3. Do not change the title (i.e. file name) of this notebook.

4. Make sure that you save your work (in the menubar, select _File_ → _Save and CheckPoint_)

5. You are allowed to submit an assignment multiple times, but only the most recent submission will be graded.

# Problem 2. Scatter Plots

In this problem, we will create a simple two-dimensional scatter plot using Python.

In [None]:
%matplotlib inline

# plotting tools
import matplotlib as mpl
import matplotlib.pyplot as plt
import numpy as np
import seaborn as sns

# testing tools
from nose.tools import assert_equal, assert_is_instance, assert_is_not
from numpy.testing import assert_array_equal

Suppose we are given arrival delays and departure delays of 15 different flights, and we want to visualize the relationship between the arrival and departure delays using a scatter plot.

In [None]:
arr_delay = [-3, 4, 23, 10, 20, -3, -10, -12, -9, -1, -6, 0, -12, -7, -10]
dep_delay = [-4, -5, 11, -3, 0, -3, -8, -6, 2, 2, 2, -6, -8, -3, -5]

Looking at the first data points of `arr_delay` and `dep_delay` (i.e., `arr_delay[0]` and `dep_delay[0]`), the first flight arrived 3 minutes earlier than scheduled, and it arrived 4 minutes earlier than schedule; the second data points (i.e., `arr_delay[1]` and `dep_delay[1]`) indicate that the second flight departed 5 minutes earlier than scheduled, but it arrived 4 minutes late; and so on.

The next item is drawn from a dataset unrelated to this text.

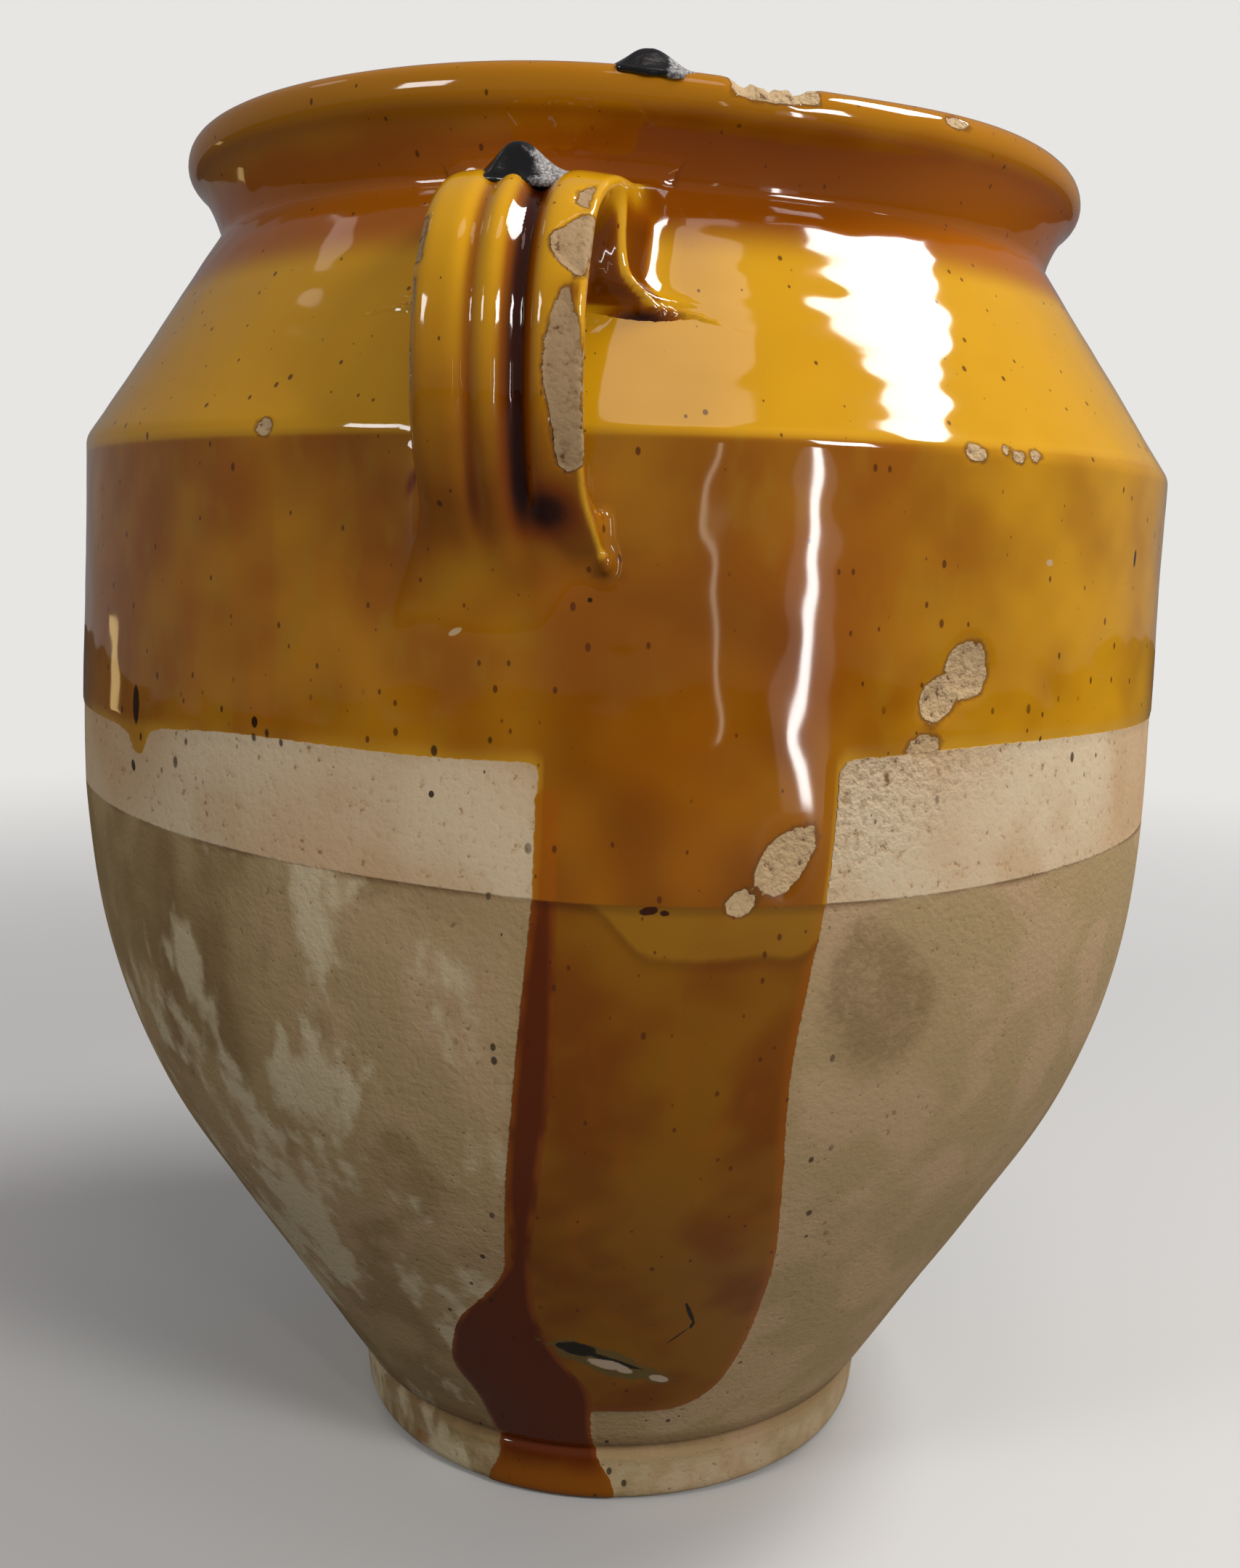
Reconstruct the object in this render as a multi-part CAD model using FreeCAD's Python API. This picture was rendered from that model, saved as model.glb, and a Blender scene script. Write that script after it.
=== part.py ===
# Jam pot: a wheel-thrown, glazed earthenware pot with two pulled strap handles.
# The foot, belly, shoulder, collar, lip and both handles are one fired piece of clay.
# Millimetres and degrees. +Z is up, the foot stands on Z = 0 and the pot's axis is Z.
# The handles lie in the YZ plane: the worn front one towards -Y, the second towards +Y.

import FreeCAD, Part
import os
from math import copysign, cos, exp, pi, radians, sin, tan

Vector = FreeCAD.Vector

# Foot: a flat disc with a rounded bottom edge and a shallow groove above it
foot_radius = 61.4
foot_thickness = 12.0
foot_edge_round = 3.2
foot_draft = 1.2
groove_depth = 0.9
groove_height = 2.6

# The wall from the foot up to the shoulder edge, each stretch with its own rise
flank_rise = 57.4
flank_inset = 21.7
flank_tangent = 28.0
belly_radius = 119.1
belly_rise = 80.0
belly_tangent_down = 30.0
belly_tangent_up = 22.0
edge_rise = 68.4
edge_inset = 1.5
edge_round = 1.4
edge_tangent = 20.0

# Shoulder cone, hollow collar and rolled lip
shoulder_rise = 42.4
shoulder_inset = 27.8
collar_sweep = 8.5
lip_rise = 18.2
lip_overhang = 6.4
lip_roll = 4.6
lip_under_angle = 52.0
lip_under_run = 2.8

# Wall thickness and the inside
wall = 8.0
collar_wall = 7.4
floor_thickness = 10.0
floor_corner_round = 14.0
lip_width = 12.6
mouth_round = 3.0

# Strap handles: a bow from the collar down to the wall below the shoulder edge
strap_half_width = 12.6
strap_thickness = 8.4
bow_stand_out = 15.4
bow_top_drop = 3.4
bow_rise = 2.6
bow_upper_pull = 20.0
bow_lower_pull = 12.5
bow_foot_pull = 10.0
bow_above_edge = 6.6
bow_below_edge = 21.4
lower_root_sink = 5.6
lower_root_half_width = 13.6
lower_root_reach = 0.3
upper_root_sink = 4.2
upper_root_thickness = 24.0
upper_root_half_width = 14.6
upper_root_flare = 24.0
upper_root_reach = 0.48

# The finger grooves drawn down each strap, placed as a share of its half width
left_groove_place = -0.31
left_groove_depth = 1.3
left_groove_width = 1.5
right_groove_place = 0.22
right_groove_depth = 2.3
right_groove_width = 2.1

# Lumps of dark glaze where the pot touched its neighbours in the kiln
lip_lump_angle = 10.0
lip_lump_half_width = 7.8
lip_lump_height = 2.8
lip_lump_inset = 3.1
lip_lump_seat = 0.5
strap_lump_half_width = 8.8
strap_lump_height = 5.6
strap_lump_offset = -1.2
strap_lump_reach = 15.6
strap_lump_seat = 1.0

# Chips knocked out of the lip and the glazed wall
lip_chip_angle = 22.3
lip_chip_half_width = 8.2
lip_chip_depth = 2.6
lip_chip_inset = 2.3
wall_chip_angle = 36.6
wall_chip_rise = 30.5
wall_chip_half_width = 5.9
wall_chip_depth = 1.0


def at(radius, height):
    """A point of the turned outline, in the XZ half plane."""
    return Vector(radius, 0, height)


def line(a, b):
    return Part.LineSegment(a, b).toShape()


def bezier(*poles):
    curve = Part.BezierCurve()
    curve.setPoles(list(poles))
    return curve.toShape()


def arc(a, middle, b):
    return Part.Arc(a, middle, b).toShape()


def turned(shape, angle):
    """A copy turned about the pot's axis. Zero degrees is the front, -Y."""
    copy = shape.copy()
    copy.rotate(Vector(0, 0, 0), Vector(0, 0, 1), angle - 90)
    return copy


def round_corner(before, corner, after, radius):
    """Start, middle and end of the arc that rounds a corner of the outline."""
    back = (before - corner).normalize()
    ahead = (after - corner).normalize()
    half_angle = back.getAngle(ahead) / 2
    reach = radius / tan(half_angle)
    bisector = (back + ahead).normalize()
    centre = corner + bisector * (radius / sin(half_angle))
    return corner + back * reach, centre - bisector * radius, corner + ahead * reach


# The pot's outline: the points that the outside and the inside share

up = Vector(0, 0, 1)
foot_top = at(foot_radius, foot_thickness)
flank_start = at(foot_radius + groove_depth, foot_thickness + groove_height)
flank_top = at(belly_radius - flank_inset, flank_start.z + flank_rise)
flank_slope = (flank_top - flank_start).normalize()
belly = at(belly_radius, flank_top.z + belly_rise)
shoulder_edge = belly + at(-edge_inset, edge_rise)
collar = shoulder_edge + at(-shoulder_inset, shoulder_rise)
shoulder_slope = (shoulder_edge - collar).normalize()
shoulder_top = collar + shoulder_slope * collar_sweep
lip_top = collar + at(lip_overhang - lip_roll, lip_rise)
lip_centre = lip_top - up * lip_roll


def outer_outline():
    """The outside, from the middle of the foot up to the top of the lip."""
    foot_corner = at(foot_radius - foot_draft, 0)
    foot_edge = round_corner(at(0, 0), foot_corner, foot_top, foot_edge_round)
    groove = at(foot_radius - groove_depth, foot_thickness + groove_height / 2)
    below_edge = shoulder_edge - up * edge_tangent
    edge = round_corner(below_edge, shoulder_edge, shoulder_top, edge_round)

    under = radians(-lip_under_angle)
    side = (under + pi / 2) / 2
    lip_under = lip_centre + at(cos(under), sin(under)) * lip_roll
    lip_side = lip_centre + at(cos(side), sin(side)) * lip_roll
    under_run = at(sin(under), -cos(under)) * lip_under_run
    return [
        line(at(0, 0), foot_edge[0]),
        arc(*foot_edge),
        line(foot_edge[2], foot_top),
        arc(foot_top, groove, flank_start),
        line(flank_start, flank_top),
        bezier(flank_top, flank_top + flank_slope * flank_tangent,
               belly - up * belly_tangent_down, belly),
        bezier(belly, belly + up * belly_tangent_up, edge[0] - up * edge_tangent, edge[0]),
        arc(*edge),
        line(edge[2], shoulder_top),
        bezier(shoulder_top, collar - up * (collar_sweep / 2), collar),
        bezier(collar, collar + up * (lip_roll / 2), lip_under + under_run, lip_under),
        arc(lip_under, lip_side, lip_top),
    ]


def inner_outline():
    """The inside, from the top of the lip down to the middle of the floor."""
    mouth = lip_centre + at(lip_roll - lip_width, -mouth_round)
    collar_inside = collar - at(collar_wall, 0)
    shoulder_inside = shoulder_top + at(shoulder_slope.z, -shoulder_slope.x) * wall
    run = (shoulder_edge.x - wall - shoulder_inside.x) / shoulder_slope.x
    edge_inside = shoulder_inside + shoulder_slope * run
    belly_inside = belly - at(wall, 0)
    flank_inside = flank_top + at(-flank_slope.z, flank_slope.x) * wall
    drop = (flank_inside.z - floor_thickness) / flank_slope.z
    floor_corner = round_corner(flank_inside, flank_inside - flank_slope * drop,
                                at(0, floor_thickness), floor_corner_round)
    above_edge = edge_inside - shoulder_slope * wall
    below_edge = edge_inside - up * wall
    return [
        bezier(lip_top, lip_top - at(lip_roll, 0), mouth + up * mouth_round, mouth),
        bezier(mouth, mouth - up * mouth_round, collar_inside + up * mouth_round,
               collar_inside),
        bezier(collar_inside, collar_inside - up * (collar_sweep / 2), shoulder_inside),
        line(shoulder_inside, above_edge),
        bezier(above_edge, edge_inside, below_edge),
        bezier(below_edge, below_edge - up * edge_tangent,
               belly_inside + up * belly_tangent_up, belly_inside),
        bezier(belly_inside, belly_inside - up * belly_tangent_down,
               flank_inside + flank_slope * flank_tangent, flank_inside),
        line(flank_inside, floor_corner[0]),
        arc(*floor_corner),
        line(floor_corner[2], at(0, floor_thickness)),
    ]


def spun(edges):
    """The solid that a closed outline sweeps about the pot's axis."""
    face = Part.Face(Part.Wire(edges))
    return face.revolve(Vector(0, 0, 0), up, 360)


def outer_form():
    """The pot as if it were solid clay, up to the top of the lip."""
    axis_top = at(0, lip_top.z)
    return spun(outer_outline() + [line(lip_top, axis_top), line(axis_top, at(0, 0))])


def hollow():
    """The space inside the pot, carried on above the lip."""
    above_lip = lip_top + up * (2 * lip_roll)
    above_axis = at(0, above_lip.z)
    closing = [line(at(0, floor_thickness), above_axis), line(above_axis, above_lip),
               line(above_lip, lip_top)]
    return spun(inner_outline() + closing)


def bow_curves():
    """The two halves of a strap's middle line, from inside the collar to inside the wall."""
    top = collar - up * bow_top_drop
    start = top - at(upper_root_sink, upper_root_thickness / 2)
    rise = top + at(bow_upper_pull, bow_rise)
    outermost = shoulder_edge + at(bow_stand_out - strap_thickness / 2, bow_above_edge)
    end = shoulder_edge - at(lower_root_sink, bow_below_edge)
    upper = [start, rise, outermost + up * bow_upper_pull, outermost]
    lower = [outermost, outermost - up * bow_lower_pull, end + at(1, 1) * bow_foot_pull, end]
    curves = []
    for poles in (upper, lower):
        curve = Part.BezierCurve()
        curve.setPoles(poles)
        curves.append(curve)
    return curves


def rounded_power(value, power):
    """The value raised to a power, with its sign kept."""
    return copysign(abs(value) ** power, value)


def strap_section(centre, outwards, half_width, flare, thickness, groove_share):
    """Closed outline across a strap: three finger-drawn ribs outside, plain inside."""
    steps = 44
    squareness = 0.78
    corners = []
    for step in range(steps):
        turn = 2 * pi * (step + 0.5) / steps
        side = rounded_power(cos(turn), squareness)
        height = rounded_power(sin(turn), squareness) * thickness / 2
        if height > 0:
            left = (side - left_groove_place) * half_width / left_groove_width
            right = (side - right_groove_place) * half_width / right_groove_width
            dip = left_groove_depth * exp(-left ** 2) + right_groove_depth * exp(-right ** 2)
            height -= dip * groove_share
            reach = half_width
        else:
            reach = half_width - flare * sin(turn)
        corners.append(centre + Vector(0, side * reach, 0) + outwards * height)
    curve = Part.BSplineCurve()
    curve.interpolate(Points=corners, PeriodicFlag=True)
    return Part.Wire(curve.toShape())


def strap_handle():
    """One pulled strap towards +X, lofted through the sections along its bow."""
    sections_per_half = 9
    sections = []
    for half, curve in enumerate(bow_curves()):
        for step in range(half, sections_per_half):
            way = step / (sections_per_half - 1)
            upper = (1 - half) * exp(-(way / upper_root_reach) ** 2)
            lower = half * exp(-((1 - way) / lower_root_reach) ** 2)
            tangent = curve.tangent(way)[0]
            outwards = Vector(-tangent.z, 0, tangent.x)
            half_width = strap_half_width
            half_width += upper * (upper_root_half_width - strap_half_width)
            half_width += lower * (lower_root_half_width - strap_half_width)
            thickness = strap_thickness + upper * (upper_root_thickness - strap_thickness)
            groove_share = (1 - upper) * (1 - lower)
            sections.append(strap_section(curve.value(way), outwards, half_width,
                                          upper * upper_root_flare, thickness, groove_share))
    return Part.makeLoft(sections, True, False)


def lump(half_width, height):
    """A broken, five-sided lump of glaze with its foot sunk into what it stands on."""
    sides = 5
    depth_share = 0.6
    top_share = 0.2
    sunk_share = 0.4
    first_turn = 0.45
    ring = []
    crown = []
    for side in range(sides + 1):
        turn = 2 * pi * side / sides + first_turn
        foot = Vector(depth_share * half_width * cos(turn), half_width * sin(turn), 0)
        ring.append(foot - up * (sunk_share * height))
        crown.append(foot * top_share + up * height)
    return Part.makeLoft([Part.makePolygon(ring), Part.makePolygon(crown)], True, True)


def glaze_lumps():
    """The lump on the lip and the one on top of the front strap."""
    on_lip = lump(lip_lump_half_width, lip_lump_height)
    on_lip.translate(lip_top + at(lip_roll - lip_lump_inset, -lip_lump_seat))
    on_strap = lump(strap_lump_half_width, strap_lump_height)
    strap_top = collar + at(strap_lump_reach, -bow_top_drop - strap_lump_seat)
    on_strap.translate(strap_top + Vector(0, strap_lump_offset, 0))
    return [turned(on_lip, lip_lump_angle), turned(on_strap, 0)]


def chip_cutter(surface, outwards, half_width, depth):
    """A ball that takes a shallow chip as wide and deep as stated."""
    ball_radius = (half_width ** 2 + depth ** 2) / (2 * depth)
    return Part.makeSphere(ball_radius, surface + outwards * (ball_radius - depth))


def chips():
    """Cutters for the chip on top of the lip and the one on the glazed wall."""
    lip = chip_cutter(lip_top + at(lip_roll - lip_chip_inset, 0), up,
                      lip_chip_half_width, lip_chip_depth)
    place = belly + at(-edge_inset, edge_rise) * (wall_chip_rise / edge_rise)
    side = chip_cutter(place, at(1, 0), wall_chip_half_width, wall_chip_depth)
    return [turned(lip, lip_chip_angle), turned(side, wall_chip_angle)]


def jam_pot():
    """The whole fired pot: form and handles joined, then hollowed and chipped."""
    handle = strap_handle()
    joined = outer_form().fuse([turned(handle, 0), turned(handle, 180)] + glaze_lumps())
    return joined.cut([hollow()] + chips()).removeSplitter()


os.makedirs("parts", exist_ok=True)
pot = jam_pot()
print("solids", len(pot.Solids), "valid", pot.isValid(), "volume", round(pot.Volume))
pot.exportStep("parts/jam_pot.step")
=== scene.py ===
import math
import bpy
import numpy as np
from mathutils import Matrix, Vector


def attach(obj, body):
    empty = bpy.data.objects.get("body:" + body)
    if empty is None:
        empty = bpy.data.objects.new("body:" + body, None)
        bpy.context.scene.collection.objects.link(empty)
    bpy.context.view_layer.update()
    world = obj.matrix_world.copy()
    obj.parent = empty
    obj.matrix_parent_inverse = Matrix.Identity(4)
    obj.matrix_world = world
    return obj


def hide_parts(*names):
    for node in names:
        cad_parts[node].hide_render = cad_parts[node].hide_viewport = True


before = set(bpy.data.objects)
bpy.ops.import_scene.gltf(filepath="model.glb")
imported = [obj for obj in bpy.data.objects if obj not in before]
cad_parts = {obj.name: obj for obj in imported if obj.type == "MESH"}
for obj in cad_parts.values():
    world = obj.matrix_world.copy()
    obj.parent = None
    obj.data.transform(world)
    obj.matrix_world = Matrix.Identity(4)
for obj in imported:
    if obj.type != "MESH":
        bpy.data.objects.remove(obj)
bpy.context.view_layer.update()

# The camera stands close to the pot, a little above its shoulder, and looks slightly down.
# It is turned a few degrees past the front handle, so that the handle shows left of the middle.
picture_width = 1708
focal_pixels = 2050
sensor = 36.0
camera_distance = 0.35087
camera_height = 0.20307
camera_side = math.radians(8.4)
camera_down = math.radians(9.135)
camera_roll = math.radians(1.0)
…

Your task in this problem is to create a scatter plot with `arr_delay` in the $x$-axis and `dep_delay` in the $y$-axis.

Here's a sample plot.

![](scatter.png)

You don't have to make your plot look exactly like this example. If your plot looks visually OK, and if the test code cell doesn't produce any errors, your solution is correct.

## Write a function named `make_scatter_plot` that creates a two-dimensional scatter plot given two lists, `x` and `y`.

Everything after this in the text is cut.